Exercise goal: Print verbatim every line starting at the one that contains "Give this object's" and ending at the final line of the records; include both endpoints.

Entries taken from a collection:
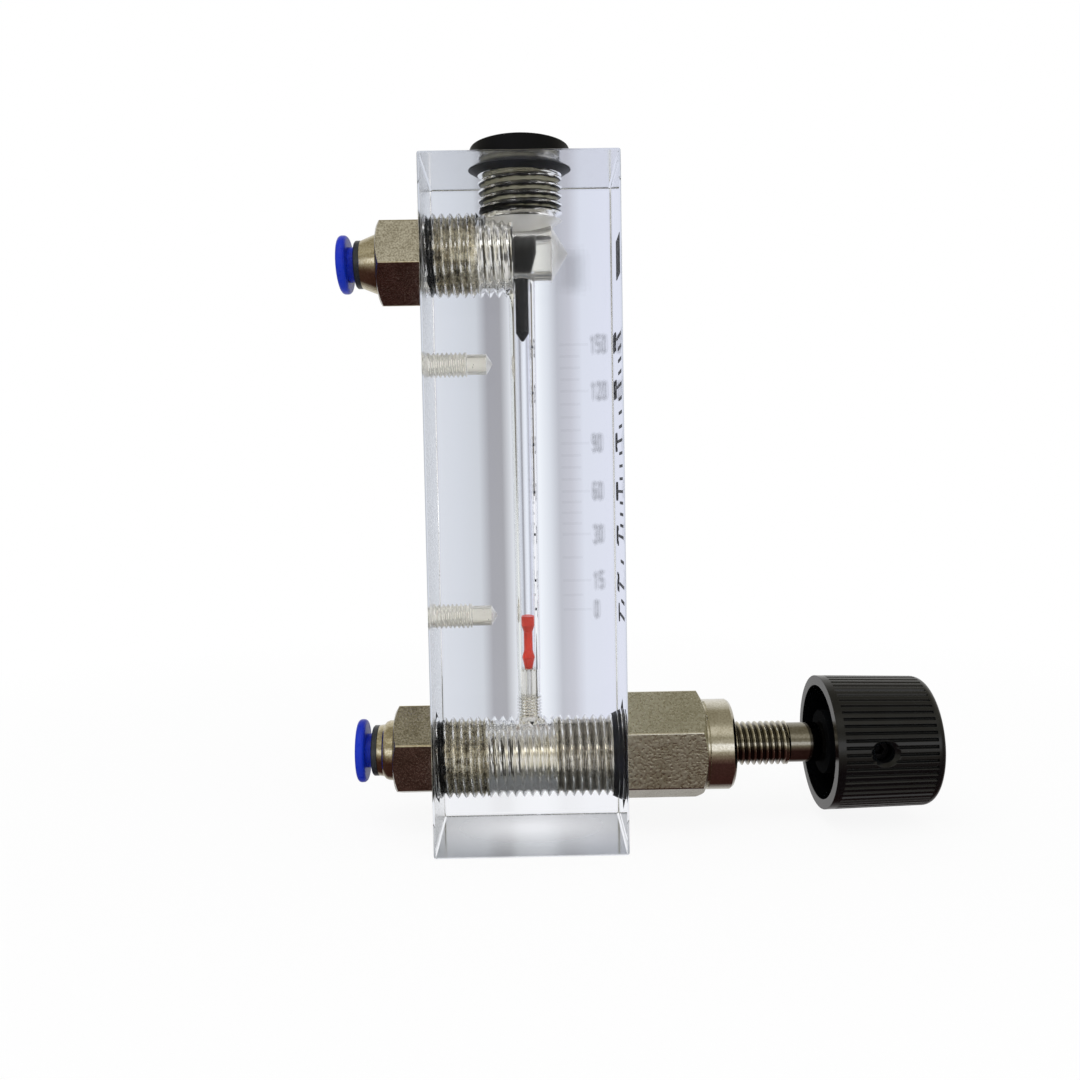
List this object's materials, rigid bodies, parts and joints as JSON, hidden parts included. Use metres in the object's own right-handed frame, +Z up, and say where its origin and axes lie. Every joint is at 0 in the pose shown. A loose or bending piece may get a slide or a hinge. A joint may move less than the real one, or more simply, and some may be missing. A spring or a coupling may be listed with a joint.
{
  "type": "acrylic tube rotameter",
  "caption": "Clear acrylic block flow meter: a red float rides in a tapered bore beside a printed scale, with a front needle valve and push-in tube fittings at the back.",
  "frame": {"origin": "centre of the block's flat bottom face", "axes": "+Z up along the metering bore; +X to the front, towards the scale and the valve knob"},
  "size_m": [0.0951, 0.03, 0.111],
  "materials": {
    "clear_acrylic": "polished, clear",
    "scale_print": "screen print",
    "black_plug_plastic": "moulded, slightly glossy",
    "black_rubber": "moulded",
    "red_float_plastic": "turned",
    "nickel_plated_brass": "nickel plated, fine grained flats",
    "black_guide_plastic": "moulded",
    "blue_sleeve_plastic": "moulded",
    "spring_steel": "stamped",
    "black_knob_plastic": "moulded, satin",
    "black_oxide_steel": "black oxide"
  },
  "bodies": {
    "housing": {"acrylic_block": "clear_acrylic", "scale_ticks": "scale_print", "scale_numerals": "scale_print", "scale_header_bar": "scale_print", "top_plug": "black_plug_plastic", "top_plug_o_ring": "black_rubber", "float_seat": "clear_acrylic", "valve_body": "nickel_plated_brass", "valve_body_o_ring": "black_rubber", "valve_seat": "black_rubber", "outlet_fitting_body": "nickel_plated_brass", "outlet_collet_guide": "black_guide_plastic", "outlet_grab_ring": "spring_steel", "outlet_tube_seal": "black_rubber", "inlet_fitting_body": "nickel_plated_brass", "inlet_collet_guide": "black_guide_plastic", "inlet_grab_ring": "spring_steel", "inlet_tube_seal": "black_rubber"},
    "float": {"metering_float": "red_float_plastic"},
    "stem_seal_carrier": {"stem_o_ring": "black_rubber"},
    "stem_and_knob": {"valve_stem": "nickel_plated_brass", "knob": "black_knob_plastic", "knob_grub_screw": "black_oxide_steel"},
    "outlet_sleeve": {"outlet_release_sleeve": "blue_sleeve_plastic"},
    "inlet_sleeve": {"inlet_release_sleeve": "blue_sleeve_plastic"}
  },
  "joints": [
    {"name": "float_slide", "type": "slide", "parent": "housing", "child": "float", "axis": [0, 0, 1], "range_m": [0, 0.0436]},
    {"name": "valve_travel", "type": "slide", "parent": "housing", "child": "stem_seal_carrier", "axis": [1, 0, 0], "range_m": [-0.0055, 0.001]},
    {"name": "valve_turn", "type": "hinge", "parent": "stem_seal_carrier", "child": "stem_and_knob", "pos_m": [0.04, 0, 0.013], "axis": [1, 0, 0], "range_deg": [-1980, 360]},
    {"name": "outlet_sleeve_press", "type": "slide", "parent": "housing", "child": "outlet_sleeve", "axis": [1, 0, 0], "range_m": [0, 0.0008], "stiffness_N_per_m": 2000},
    {"name": "inlet_sleeve_press", "type": "slide", "parent": "housing", "child": "inlet_sleeve", "axis": [1, 0, 0], "range_m": [0, 0.0008], "stiffness_N_per_m": 2000}
  ],
  "couplings": [
    {"joint": "valve_travel", "follows": "valve_turn", "m_per_rad": 0.00015915}
  ]
}
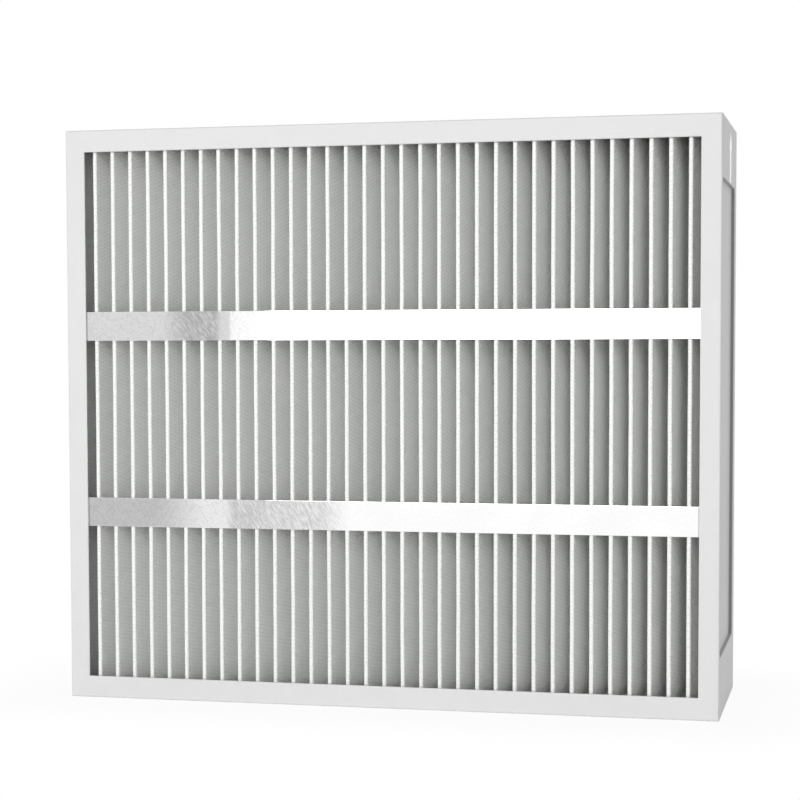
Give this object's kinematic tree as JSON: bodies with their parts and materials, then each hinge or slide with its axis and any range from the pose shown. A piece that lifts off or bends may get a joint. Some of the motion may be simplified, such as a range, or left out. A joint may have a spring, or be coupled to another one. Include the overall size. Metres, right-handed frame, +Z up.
{
  "type": "washable hvac filter",
  "caption": "Deep pleated washable air filter: a folded fabric pack in a coated sheet metal box frame, held front and rear by flat metal cross straps.",
  "frame": {"origin": "middle of the underside, halfway across the width and the depth", "axes": "+X across the face to the right as seen from the air entering side, -Y towards the air entering side, +Z up"},
  "size_m": [0.564, 0.178, 0.495],
  "materials": {
    "frame_coating": "light grey-white powder coat, matt",
    "strap_metal": "bright bare metal with handling scratches",
    "gusset_steel": "bare zinc coated steel",
    "filter_fabric": "fine woven washable fabric, stiffened and folded",
    "seal_compound": "poured grey sealing compound",
    "edge_foam": "closed cell foam"
  },
  "bodies": {
    "root": {"top_panel": "frame_coating", "bottom_panel": "frame_coating", "left_panel": "frame_coating", "right_panel": "frame_coating", "pleated_media": "filter_fabric", "upper_front_strap": "strap_metal", "lower_front_strap": "strap_metal", "upper_rear_strap": "strap_metal", "lower_rear_strap": "strap_metal", "top_seal_bed": "seal_compound", "bottom_seal_bed": "seal_compound", "left_edge_strip": "edge_foam", "right_edge_strip": "edge_foam", "top_left_gusset": "gusset_steel", "top_right_gusset": "gusset_steel", "bottom_left_gusset": "gusset_steel", "bottom_right_gusset": "gusset_steel"}
  },
  "joints": []
}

Written response:
Give this object's kinematic tree as JSON: bodies with their parts and materials, then each hinge or slide with its axis and any range from the pose shown. A piece that lifts off or bends may get a joint. Some of the motion may be simplified, such as a range, or left out. A joint may have a spring, or be coupled to another one. Include the overall size. Metres, right-handed frame, +Z up.
{
  "type": "washable hvac filter",
  "caption": "Deep pleated washable air filter: a folded fabric pack in a coated sheet metal box frame, held front and rear by flat metal cross straps.",
  "frame": {"origin": "middle of the underside, halfway across the width and the depth", "axes": "+X across the face to the right as seen from the air entering side, -Y towards the air entering side, +Z up"},
  "size_m": [0.564, 0.178, 0.495],
  "materials": {
    "frame_coating": "light grey-white powder coat, matt",
    "strap_metal": "bright bare metal with handling scratches",
    "gusset_steel": "bare zinc coated steel",
    "filter_fabric": "fine woven washable fabric, stiffened and folded",
    "seal_compound": "poured grey sealing compound",
    "edge_foam": "closed cell foam"
  },
  "bodies": {
    "root": {"top_panel": "frame_coating", "bottom_panel": "frame_coating", "left_panel": "frame_coating", "right_panel": "frame_coating", "pleated_media": "filter_fabric", "upper_front_strap": "strap_metal", "lower_front_strap": "strap_metal", "upper_rear_strap": "strap_metal", "lower_rear_strap": "strap_metal", "top_seal_bed": "seal_compound", "bottom_seal_bed": "seal_compound", "left_edge_strip": "edge_foam", "right_edge_strip": "edge_foam", "top_left_gusset": "gusset_steel", "top_right_gusset": "gusset_steel", "bottom_left_gusset": "gusset_steel", "bottom_right_gusset": "gusset_steel"}
  },
  "joints": []
}